While the intellectual debate about the exact causes of the crisis in East Asia in 1997–98 and the appropriateness of various remedies rages on, one thing is clear: the boom-bust cycle in East Asia was caused by foreign bank lending. Indeed, the major part of the net US$130 billion outflow of capital from the four crisis-hit ASEAN economies (Indonesia, Thailand, Philippines, and Malaysia) and South Korea between 1996 and 1998 was due to reversals in net short-term lending by commercial banks. Reversals in portfolio equity investments roughly averaged about US$9 billion during this period (Table 6.1). Such large-scale capital withdrawals, curtailment in lending, and consequent sharp currency devaluations inevitably created major collateral damage and dislocations to the domestic financial sectors. Indeed, the closure of troubled financial institutions was a key element of the International Monetary Fund (IMF) programmes for the crisis-hit economies (Lane and Associates 1999). Table 6.2 provides some evidence of the dominance of banks (and “near-banks”) relative to the bond and equity markets in East Asia. It is this heavy regional dependence on bank intermediation that contributed to the breadth, depth, and longevity of the crisis.
This being said, the aim of this chapter is not to revisit the origin and consequences of the crisis. Rather, the focus here is threefold. First, the issue of “regional contagion” is briefly discussed. This provides the context within which the scope — if not the type — of regional co-operation in the financial and macroeconomic spheres may be considered. Secondly, the main policy initiatives in ASEAN in these areas are highlighted. Finally, concrete policy initiatives for regional co-operation in ASEAN and the larger East Asian region are tabled.

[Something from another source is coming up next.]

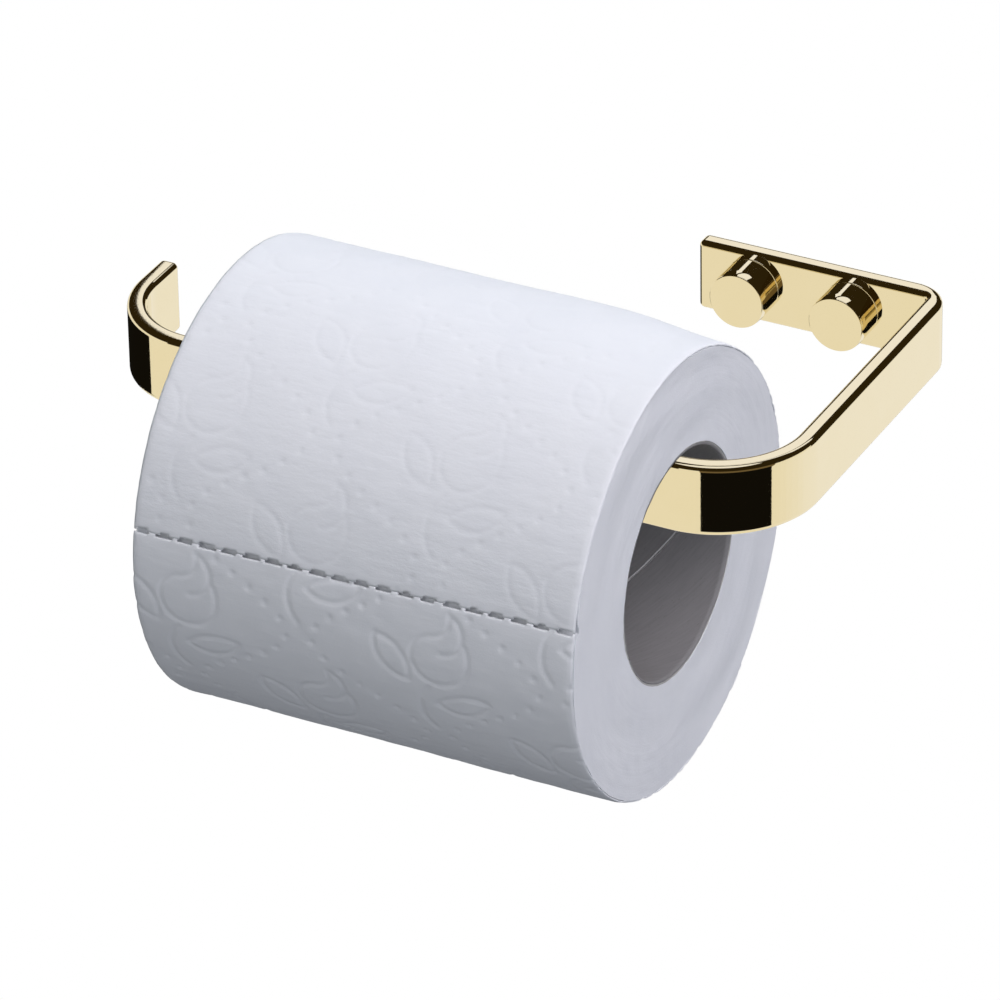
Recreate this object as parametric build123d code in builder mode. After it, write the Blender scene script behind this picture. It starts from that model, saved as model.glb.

Rationale for Regional Co-operation in the Macroeconomic and Financial Spheres
The currency crises of the 1990s, and particularly the one that hit ASEAN and the larger East Asian region in 1997–98, seem to be strongly suggestive of the relevance and pervasiveness of contagion or negative spillover effects that are largely regional in scope (thus, also referred to as “neighbourhood effects”).
Following Masson (1998), we may describe “contagion” as a situation where a currency crisis in one economy leads to a jump to a “bad” equilibrium in a “neighbouring” economy.